SSLs and HTTPs provide both visibility for your website and security for you and your users.
What are my SSL certificate options?
There are four levels of SSL certification, and it’s helpful to know a little about each of them so you can select the option that’s right for your business. One important fact: All SSL offer the same level of encryption, regardless of cost.
Free SSL certificates:
Free SSL options provide data security for you and visitors to your site. They’re typically bundled with web hosting plans. Free certificates typically have to be renewed every 30-90 days, so they’re best suited for non-input sites – sites that don’t collect information from visitors.
Domain Validated certificates (DVSSLs):
In addition to providing encryption, DVSSLs ensure that your company has the right to use your domain name. They can typically be issued and used in a short period.
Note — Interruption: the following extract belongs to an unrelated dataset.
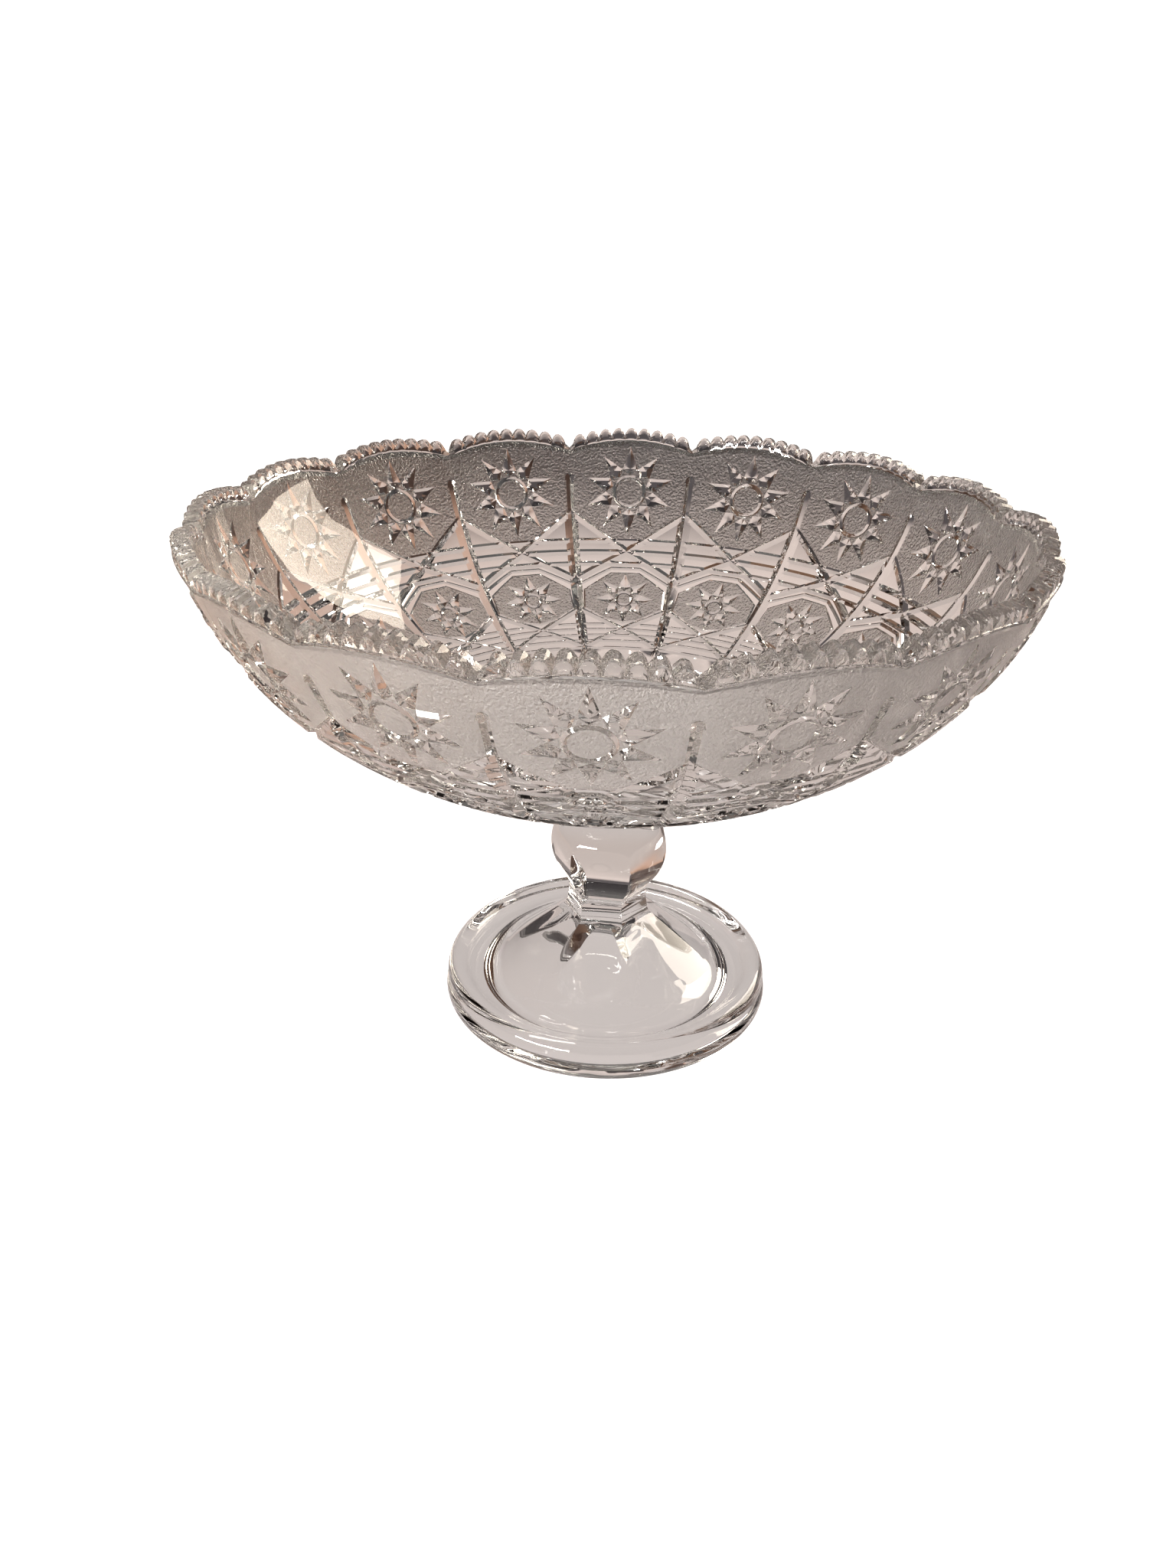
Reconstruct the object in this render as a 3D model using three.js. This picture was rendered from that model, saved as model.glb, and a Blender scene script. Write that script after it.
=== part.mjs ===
// Footed glass punch bowl: a round sixteen-panel bowl with a scalloped rim, a domed foot whose
// stem swells into a faceted ball knop, and the thin bond film that joins the two pressings.
// Units are millimetres. The origin is the centre of the foot's underside and +Z is up.
import * as THREE from "three";

// ---- Driving dimensions -------------------------------------------------------------------

// Bowl
const RIM_RADIUS = 155; // outside, at the tip of a scallop
const BOWL_DEPTH = 109.66; // from the seat under the bowl up to the tip of a scallop
const WALL = 5.5; // pressed wall of the sides
const FLOOR_THICKNESS = 8; // heavier glass in the middle of the bowl
const RIM_BAND = 7; // thickness of the rim
const PANELS = 16; // panels round the bowl, one scallop each
const SCALLOP_RISE = 9; // from a notch up to a scallop's tip
const SCALLOP_BAND = 26; // height of wall that follows the scallops
const RIM_SLOPE = 5; // the rim's inner edge lies this much below its outer edge
const RIB_GROOVE = 1.6; // depth of the mitre cut between two panels
const BOSS_HEIGHT = 4; // from the seat up to the round of the bowl
const BOSS_LEDGE = 1; // the boss is this much wider than the top of the stem
const FLAT_REACH = 0.377; // the wall's curve runs level this far out, as a share of the radius
const BELLY_REACH = 0.918; // the belly pulls the curve this far out, as a share of the radius
const BELLY_RISE = 0.284; // and this high, as a share of the depth
const LIP_WIDTH = 0.6; // share of the rim's band that is level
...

Organization Validated certificates (OVSSLs):
OVSSLs provide the services above, as well as vetting aspects of your company like address and phone number, which does take a little more turnaround time. The vetted information is displayed to customers who click on your Secure Site Seal.
Extended Validation certificates (EVSSL):
Along with all the above security features, EVSSLs require thorough vetting of your business. Additionally, EVSSL holders can opt to enable a green bar designation that turns the URL green and makes it clearer to users which sites have the highest level of security and vetting.
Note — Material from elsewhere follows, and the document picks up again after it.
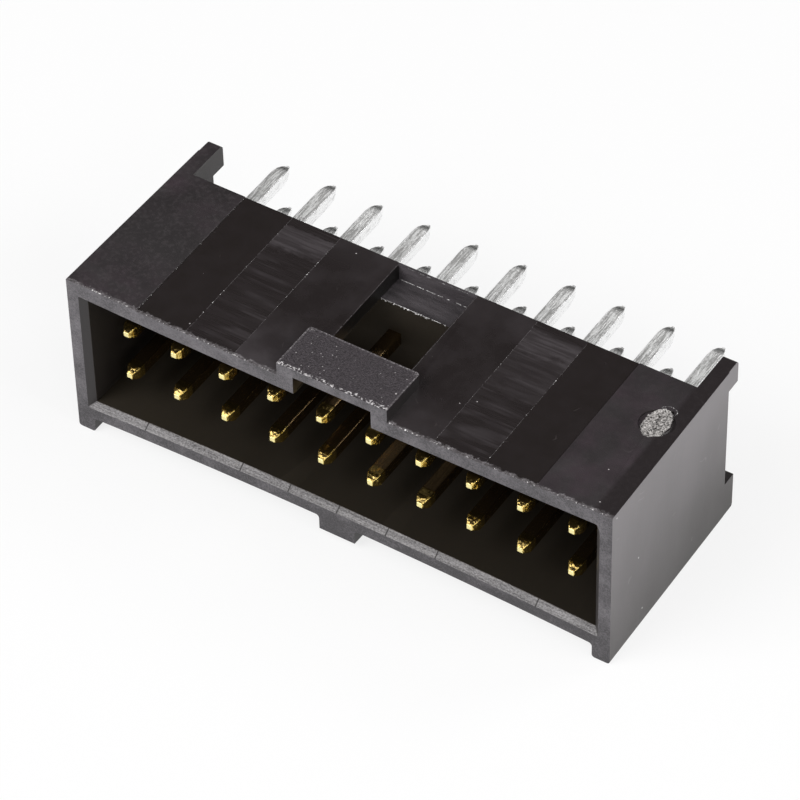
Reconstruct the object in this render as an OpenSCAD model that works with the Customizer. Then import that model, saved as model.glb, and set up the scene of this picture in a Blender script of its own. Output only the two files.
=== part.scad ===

Staying on top of new Google developments can dramatically affect how potential customers interact with your small business. The July 2018 HTTPS changes are ones you can’t afford to ignore. Making sure your website has an SSL certificate protects you and your customers, and it also has a positive effect on your Google page ranking. Obtaining an SSL is neither difficult nor time-consuming, and the benefits far outweigh the cost.